Creditably, Crisis’ literature makes it clear that the homeless in their terms includes isolated people living in hostels, squats, bed and breakfasts and with friends. All these people can attend their Christmas centres. Yet I remain uneasy about the picture we create about homelessness in 2009. In its most extreme form - rough sleeping - the size of the problem has diminished. But, it seems, in order to raise funds we have to pretend we are failing. At its worst it feels as if we are attempting to outbid each other in some perverse auction where the rules are, the grimmer the picture painted, the higher the bid you will receive. The most outrageous figure, currently being ‘re-tweeted’ with enthusiasm on Twitter, is that 1100 ex-military personnel will be living on London’s streets this Christmas. In fact the evidence of the CHAIN data shows that ex-services personnel currently form around 6% of the rough sleeping population in London. There will be some 20 ex-services personnel on our streets this Christmas. 20 too many maybe, but the reality is way, way short of this apocalyptic scenario doing the rounds.
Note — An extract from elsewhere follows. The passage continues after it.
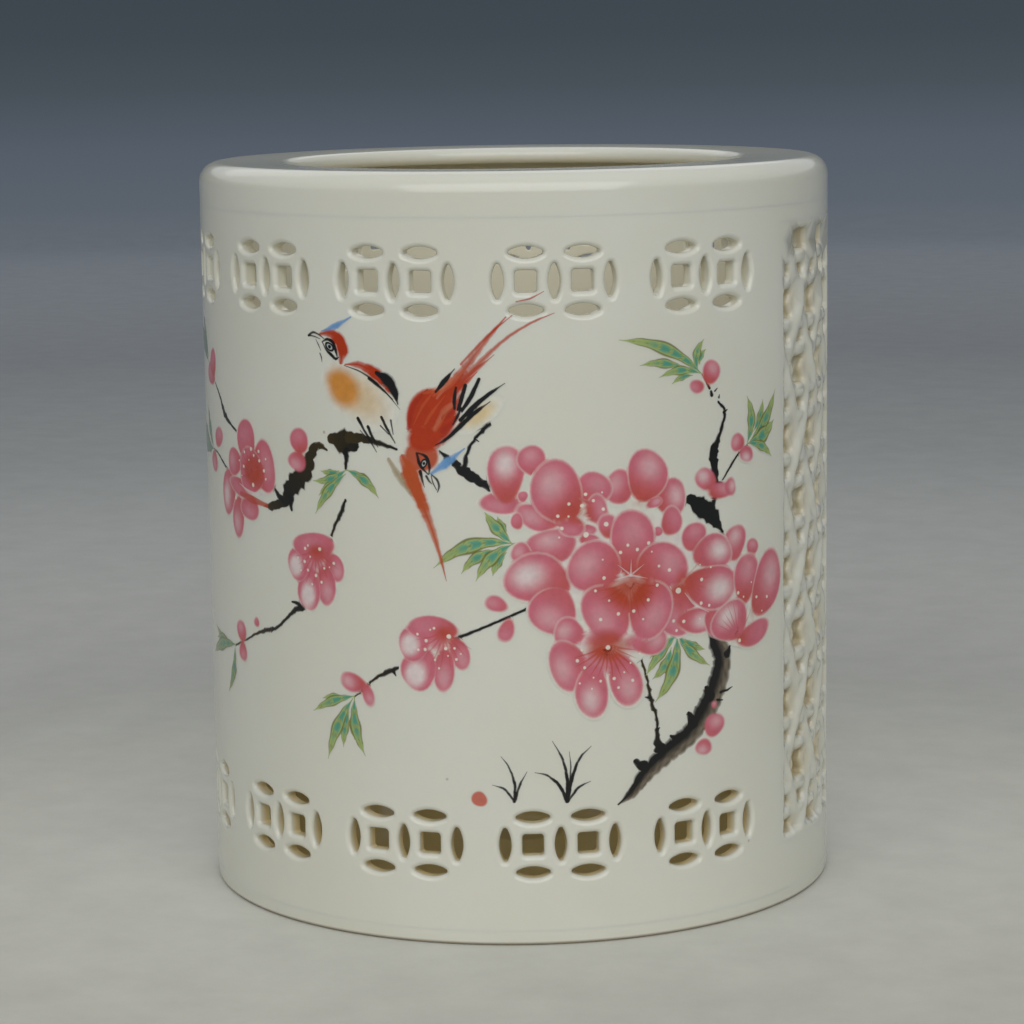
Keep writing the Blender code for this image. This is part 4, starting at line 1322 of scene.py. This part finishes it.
def paint_diving_bird(p):
    """A red bird that dives head down, its long tail streaming up and right."""
    name = "diving_bird"
    brush(p, name, [
        ([(-13, 99), (-8.4, 104.8), (-4.4, 109.8), (-1.7, 112.9)], [1.3, 0.85, 0.5, 0.2]),
        ([(0.2, 115.6), (2.6, 116.1), (5, 117.3)], [0.16, 0.22, 0.1]),
        ([(-12, 99.6), (-7.4, 104), (-2.2, 108.8), (2.6, 111.8), (6.8, 113.5)],
         [1.2, 0.7, 0.4, 0.3, 0.1]),
        ([(-11.2, 99.8), (-7.6, 103.2), (-3.8, 106.4)], [1.1, 0.55, 0.1]),
        ([(-10.8, 99.6), (-8.6, 101.6), (-6.8, 103.4)], [0.9, 0.4, 0.1]),
        ([(-9.6, 104.8), (-5, 109.6), (-0.6, 113.2)], [0.3, 0.3, 0.12]),
    ], FEATHER_RED, soft=0.5, rough=0.18, cover=0.9)
    brush(p, name, [
        ([(-23.2, 87.6), (-21.4, 84.8), (-18.8, 81.4), (-16.8, 78.4)], [0.5, 0.85, 0.6, 0.1]),
    ], OLIVE, soft=0.6, cover=0.8)
    red = (FEATHER_RED, FEATHER_PALE, FEATHER_RED, FEATHER_RED)
    buff = enamel(184, 160, 108)
    wing = (buff, buff, enamel(186, 174, 144), buff)
    p.add(name, wash(-6.4, 95.8, 5.4, 2, wing, 1.7, 0.3, cover=0.75, tilt=36),
          wash(-15.2, 95.6, 4.9, 5.2, red, 0.6, tilt=-18),
          wash(-12.4, 97.6, 3.6, 3, red, 1.6, cover=0.9, tilt=48))
    brush(p, name, [
        ([(-14.6, 93.4), (-12.4, 96.6), (-10.6, 98.4)], [0.4, 0.9, 0.3]),
        ([(-14, 98.8), (-12.2, 101.2), (-10.4, 103)], [0.3, 0.6, 0.2]),
    ], FEATHER_PALE, soft=0.8, cover=0.7)
    brush(p, name, [
        ([(-13.6, 91), (-11.4, 92.6), (-9.8, 94.8)], [0.9, 0.6, 0.12]),
        ([(-12.8, 93.2), (-10.8, 95), (-9.6, 97)], [0.9, 0.6, 0.12]),
        ([(-12.6, 95.4), (-10.8, 97.2), (-10, 99.4)], [0.8, 0.5, 0.12]),
        ([(-19.4, 93.4), (-18.4, 97.2), (-15.8, 100.2)], [0.5, 0.6, 0.2]),
    ], enamel(140, 52, 34), soft=0.5, cover=0.8)
    brush(p, name, [
        ([(-18.4, 94), (-16.6, 97.4), (-13.6, 101)], [0.1, 0.35, 0.1]),
        ([(-17.2, 92.4), (-15.4, 95.6), (-12.6, 99.2)], [0.1, 0.4, 0.1]),
        ([(-15.6, 91.6), (-13.6, 94), (-11.6, 97.6)], [0.1, 0.3, 0.1]),
        ([(-16.4, 99.6), (-13.8, 100.4), (-11.4, 102.4)], [0.3, 0.7, 0.2]),
        ([(-14.6, 99.2), (-11.6, 101), (-8, 105)], [0.3, 0.5, 0.1]),
    ], enamel(170, 84, 56), soft=0.6, cover=0.55)
    p.add(name, wash(-17, 88.6, 3.4, 3.2, enamel(156, 70, 46), 0.7, cover=0.95),
          wash(-16.6, 91.4, 3.6, 2.6, red, 0.9))
    brush(p, name, [
        ([(-20.4, 87.8), (-19.1, 85), (-17.4, 80.8), (-15.4, 75.6), (-13.9, 70.6), (-12.9, 66.4)],
         [1, 1.9, 1.4, 0.85, 0.42, 0.1]),
    ], enamel(158, 76, 50), soft=0.6, rough=0.12)
    brush(p, name, [([(-15.2, 85.5), (-12.6, 87.3), (-9.3, 89.9)], [0.4, 1, 0.2])],
          CREST_BLUE, soft=0.45)
    brush(p, name, [
        ([(-14.2, 99.9), (-12.7, 101.7), (-10.8, 103.9)], [0.3, 0.6, 0.15]),
        ([(-14.4, 90.5), (-12.4, 91.6), (-10, 93.8), (-7.4, 96.2), (-4.6, 98.2)],
         [0.14, 0.36, 0.55, 0.5, 0.12]),
        ([(-9.9, 95), (-7.4, 97.4), (-4.8, 99.5), (-2, 101.4)], [0.4, 0.6, 0.45, 0.1]),
        ([(-9.6, 96.6), (-8, 99), (-6.5, 102.1)], [0.4, 0.55, 0.4]),
        ([(-10.2, 96.8), (-9.6, 98.8), (-8.9, 101)], [0.4, 0.5, 0.42]),
        ([(-10.9, 97), (-10.9, 98.6), (-10.6, 100.6)], [0.3, 0.42, 0.3]),
        ([(-11.2, 94.2), (-10.4, 95.6), (-9.8, 97)], [0.2, 0.34, 0.3]),
        ([(-17.9, 88.9), (-17.3, 86.9), (-15.9, 85.3)], [0.3, 0.4, 0.2]),
        ([(-17.6, 89), (-16.2, 88.4), (-15.6, 86.8), (-15.7, 85.4)], [0.2, 0.38, 0.34, 0.2]),
        ([(-17.3, 85.7), (-17, 84.4), (-16.6, 83)], [0.4, 0.3, 0.1]),
        ([(-16.2, 84.9), (-15.7, 84.1), (-15.2, 83.6)], [0.3, 0.26, 0.1]),
        ([(-15.2, 85.2), (-14.3, 84.4), (-13.9, 83.2), (-14.2, 82.2)], [0.18, 0.28, 0.28, 0.14]),
        ([(-15.3, 85), (-15, 83.8), (-14.4, 82.6)], [0.14, 0.18, 0.14]),
    ], INK)
    eye(p, name, -16.6, 87.2, 0.8, 66)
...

It’s hard for homelessness charities. Despite the determined efforts of organisations such as New Philanthropy Capital to encourage donors to select and reward those charities that can evidence the positive difference they are making, this isn’t how it works in practice. Individuals frequently give as a visceral act of atonement. ‘You made me forget myself, I thought I was someone else, someone good’ sings Lou Reed in ‘Perfect Day’. The glow received by doing something for someone who is less fortunate than you. I’m a good person really. You can’t knock it can you? It’s just a pity that to raise funds homelessness charities leave the public with a false impression about the size of the problem and the remarkable effectiveness of our work in tackling it.